Minister of Justice of the Kingdom of Italy
- In office 15 February 1944 – 17 April 1944
- Preceded by: Gaetano Azzariti
- Succeeded by: Vincenzo Arangio-Ruiz

President of the Supreme Court of Cassation
- In office 6 November 1941 – 8 August 1945
- Preceded by: Mariano D'Amelio
- Succeeded by: Giuseppe Pagano

Personal details
- Born: 24 March 1873 Chiavenna, Kingdom of Italy
- Died: 8 August 1945 (aged 72) Rome, Italy

= Ettore Casati =

Italian jurist

Ettore Casati (Chiavenna, 24 March 1873 - Rome, 8 August 1945) was an Italian jurist and magistrate, who served as Minister of Justice of the Badoglio I Cabinet from February to April 1944, and as President of the Supreme Court of Cassation from 1941 to 1945.

==Biography==

After graduating in law from the University of Milan, he was appointed councilor and later judge at the Tribunal of Milan, and from 6 November 1941 he was president of the Supreme Court of Cassation.
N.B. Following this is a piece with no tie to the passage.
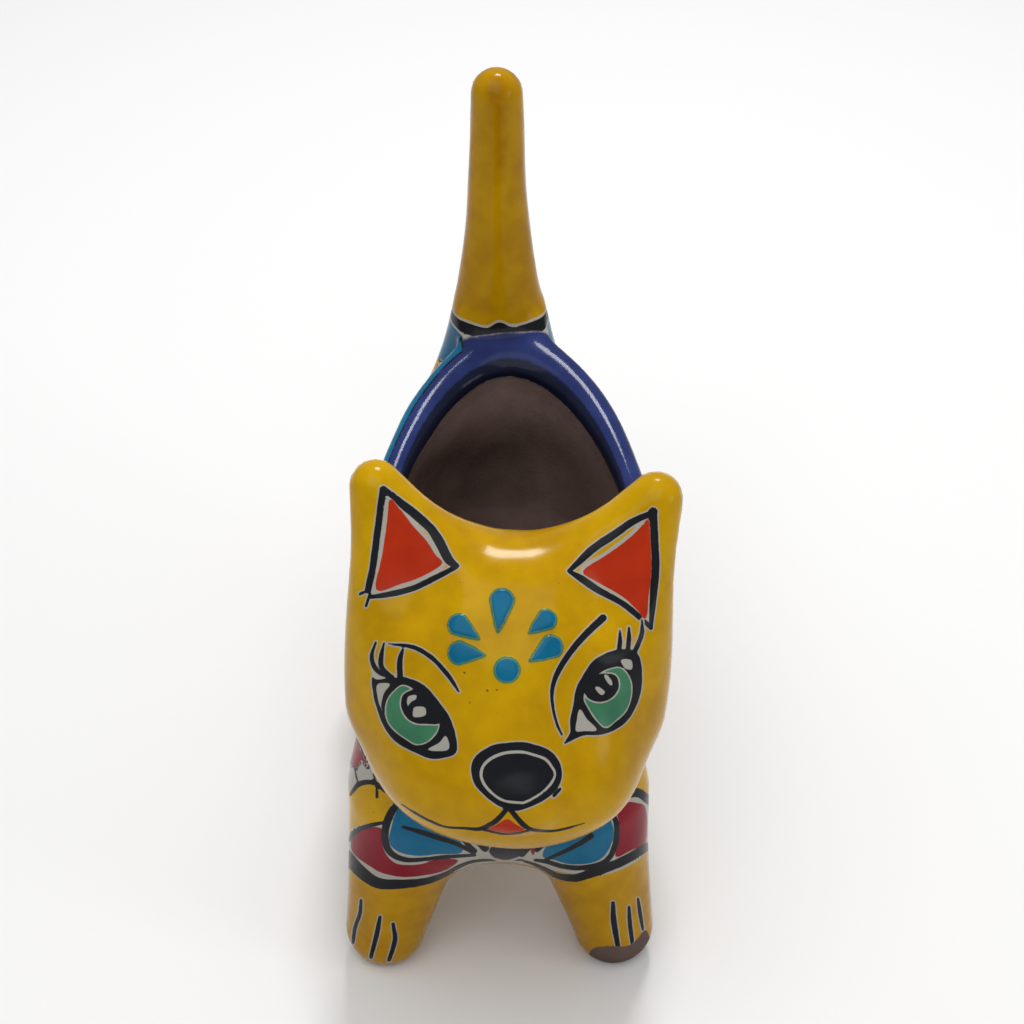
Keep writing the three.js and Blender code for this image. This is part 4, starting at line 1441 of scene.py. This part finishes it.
class GlazedEarthenware(Graph):
    """The fired surface: every glaze over the yellow, with brush wobble, glaze that pools in creases,
    painted shade, and specks.
    """

    brush_height: float = 0.0002
    cloud_scale: float = 38
    brush_scale: float = 160
    shiver_scale: float = 420
    grain_scale: float = 700
    speck_scale: float = 900
    speck_fields: float = 70
    speck_colour: Point = (0.035, 0.022, 0.012)
    gloss: float = 0.1
    # Share of the deep tone that comes from glaze pooling in creases and from painted shade.
    pool_and_shade_share: float = 0.75
    brush_share: float = 0.2
    cloud_share: float = 0.26

    def __init__(self) -> None:
        super().__init__("glazed_earthenware")
        self.cloud = self.ramp(self.noise(self.cloud_scale, 3), 0.3, 0.7)
        self.brush = self.ramp(self.noise(self.brush_scale, 3), 0.3, 0.72)
        self.shiver = self.math("SUBTRACT", self.noise(self.shiver_scale, 2), 0.5)
        self.dress()

    def tone(self, finish: Finish) -> bpy.types.NodeSocket:
        """A glaze's colour, clouded between its two tones, and deeper where the glaze pools in creases
        and where shade is painted in.
        """
        # Glaze that pools in creases, and painted shade, carry the tone towards its deep end.
        pool_and_shade = self.math("MULTIPLY", self.attribute("pooling_and_shade"), self.pool_and_shade_share)
        clouded = self.math("MULTIPLY", self.cloud, self.cloud_share)
        share = self.math("MULTIPLY_ADD", self.brush, self.brush_share, clouded)
        share = self.math("MINIMUM", self.math("ADD", share, pool_and_shade), 1.0)
        return self.mix(share, finish.light, finish.deep)

    def mask(self, glaze: Glaze, finish: Finish) -> bpy.types.NodeSocket:
        """Where a glaze lies, from its distance and a little brush wobble."""
        away = self.math("MULTIPLY_ADD", self.shiver, finish.waver, self.attribute(glaze.value))
        return self.ramp(away, finish.edge, -finish.edge)

    def specks(self, colour: bpy.types.NodeSocket) -> bpy.types.NodeSocket:
        """Fine dark specks and pinholes of the fired glaze."""
        fine = self.ramp(self.noise(self.speck_scale, 1), 0.76, 0.82)
        rare = self.ramp(self.noise(self.speck_fields, 1), 0.5, 0.62)
        share = self.math("MULTIPLY", self.math("MULTIPLY", fine, rare), 0.75)
        return self.mix(share, colour, self.speck_colour)

    def dress(self) -> None:
        """Joins all the glazes in order and feeds the shader."""
        base = FINISHES[None]
        colour = self.specks(self.tone(base))
        roughness: object = base.roughness
        thick: object = 0.0
        for glaze in Glaze:
            finish = FINISHES[glaze]
            mask = self.mask(glaze, finish)
            colour = self.mix(mask, colour, self.tone(finish))
            roughness = self.mix_number(mask, roughness, finish.roughness)
            if glaze is not Glaze.CLAY:
                thick = self.math("MAXIMUM", thick, mask)
            else:
                bare = mask
        grain = self.math("MULTIPLY", self.noise(self.grain_scale, 4), bare)
        strokes = self.math("MULTIPLY_ADD", self.brush, 0.12, thick)
        height = self.math("MULTIPLY_ADD", grain, 2.5, strokes)
        smudge = self.math("MULTIPLY_ADD", self.cloud, 0.05, roughness)
        bump = self.node("ShaderNodeBump", Strength=0.35, Distance=self.brush_height, Height=height)
        self.feed(self.shader.inputs["Base Color"], colour)
        self.feed(self.shader.inputs["Roughness"], smudge)
        self.feed(self.shader.inputs["Normal"], bump.outputs["Normal"])
        self.shader.inputs["IOR"].default_value = 1.5
        self.shader.inputs["Specular IOR Level"].default_value = self.gloss


@dataclass
class FiredCat:
    """The one fired piece: its fine mesh, its brushwork and its finish."""

    form: CatForm = field(default_factory=CatForm)
    view: PhotoView = field(default_factory=PhotoView)
    step: float = 3.0
    coarse: float = 4.5
    fine: float = 1.3
    fine_face: float = 0.6
    rounds: int = 5
    grid_low: Point = (-62, -160, -4)
    grid_high: Point = (62, 140, 250)
    crease_reach: float = 5.0
    # Where the tone is deepened: glaze that pools in creases, painted shade in creases, on the legs,
    # jaw and tail, and a painted shadow on the tail.
    crease_start: float = 0.9
    crease_gain: float = 1.3
    crease_most: float = 0.6
    leg_top: float = 78
    leg_fade: float = 40
    leg_shade_depth: float = 0.7
    jaw_top: float = 165
    jaw_fade: float = 50
    jaw_shade_depth: float = 0.25
    tail_shade_depth: float = 0.6
    tail_fade: float = 6
    # Strength and fade of the painted shadow down the tail's front.
    shadow_streak_depth: float = 0.5
    shadow_streak_fade: float = 5
    tail_shadow_streak: Stroke = Stroke(((496, 86), (497, 120), (498, 165)), (16, 14, 6))

    def shape(self) -> tuple[Array, Array, Painter]:
        """The settled mesh, fine at the paint's edges, and the painter that goes with it."""
        net = SurfaceNet(self.form.whole, self.grid_low, self.grid_high, self.step)
        points, faces = net.build()
        middle = (points.min(0) + points.max(0)) / 2
        painter = Painter(self.form, self.view, -np.array([middle[0], middle[1], 0]))
        refiner = Refiner(self.form, self.coarse, self.fine, self.fine_face)
        for _ in range(self.rounds):
            nearest = painter.paint(points).nearest_edge()
            points, faces = refiner.cut(points, faces, nearest)
            log.info("mesh: %d points, %d triangles", len(points), len(faces))
        return points, faces, painter

    def pooling_and_shade(self, site: Site, normals: Array) -> Array:
        """Deeper tone: glaze that pools in creases, painted shade in creases, legs, jaw and tail, a
        painted shadow on the tail.
        """
        # Creases, found by how near the surface lies ahead: glaze pools there, and shade is painted
        # there too.
        ahead = self.form.whole(site.points + normals * self.crease_reach) / self.crease_reach
        crease = np.clip((self.crease_start - ahead) * self.crease_gain, 0, self.crease_most)
        # Painted shade: darker towards the bottom of the piece up to the legs' top, on the lower head
        # and round the tail.
        legs = np.clip((self.leg_top - site.z) / self.leg_fade, 0, 1) * self.leg_shade_depth
        jaw = np.clip((self.jaw_top - site.z) / self.jaw_fade, 0, 1) * self.jaw_shade_depth
        jaw *= site.on_head < 0
        tail = np.clip(1 - site.on_tail / self.tail_fade, 0, 1) * self.tail_shade_depth
        # A painted shadow down the front of the tail.
        streak = np.clip(0.5 - site.in_photo(self.tail_shadow_streak) / self.shadow_streak_fade, 0, 1)
        streak = np.where(site.y > 0, streak * self.shadow_streak_depth, 0)
        return np.clip(crease + legs + jaw + tail + streak, 0, 1)

    @staticmethod
    def carry(mesh: bpy.types.Mesh, name: str, values: Array) -> None:
        """Stores one value for each of the mesh's points."""
        layer = mesh.attributes.new(name, "FLOAT", "POINT")
        layer.data.foreach_set("value", np.ascontiguousarray(values, np.float32))

    def build(self) -> bpy.types.Object:
        """Makes the piece."""
        points, faces, painter = self.shape()
        canvas = painter.paint(points)
        normals = slope(points, self.form.whole)
        normals /= np.maximum(np.linalg.norm(normals, axis=1, keepdims=True), 1e-9)
        places = (points + normals * canvas.raised[:, None] + painter.shift) * MM
        mesh = bpy.data.meshes.new("cat_planter_fired")
        mesh.from_pydata(places.tolist(), [], faces.tolist())
        mesh.polygons.foreach_set("use_smooth", [True] * len(faces))
        mesh.update()
        for glaze, depth in canvas.depth.items():
            self.carry(mesh, glaze.value, depth)
        # Glaze that pools in creases, and painted shade, both deepen each glaze's tone.
        self.carry(mesh, "pooling_and_shade", self.pooling_and_shade(canvas.site, normals))
        cat = bpy.data.objects.new("cat_planter_fired", mesh)
        bpy.context.collection.objects.link(cat)
        mesh.materials.append(GlazedEarthenware().material)
        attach(cat, "root")
        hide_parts("cat_planter")
        return cat


def main() -> None:
    """Builds the pieces in order and reports each."""
    logging.basicConfig(level=logging.INFO, format="%(name)s: %(message)s", stream=sys.stdout)
    bpy.context.scene.view_settings.view_transform = "Standard"
    view = PhotoView()
    view.make_camera()
    Studio().build()
    cat = FiredCat(view=view).build()
    log.info("built %s", cat.name)


if __name__ == "__main__":
    main()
After the armistice of Cassibile he refused to collaborate with the Italian Social Republic and crossed the frontline, fleeing to Allied-controlled southern Italy, where he became president of the Commission on the illicit enrichments of the Fascist leaders and on 15 February 1944 he was appointed Minister of Justice of the Badoglio I Cabinet, a post he held until 17 April 1944. On 27 July 1944 he was appointed president of the High Court of Justice for crimes committed by members of the Fascist government; he signed the decree for the epuration of Fascist officials. He died in 1945, shortly after the end of the war; his Manual of Italian Civil Law was published posthumously in 1947.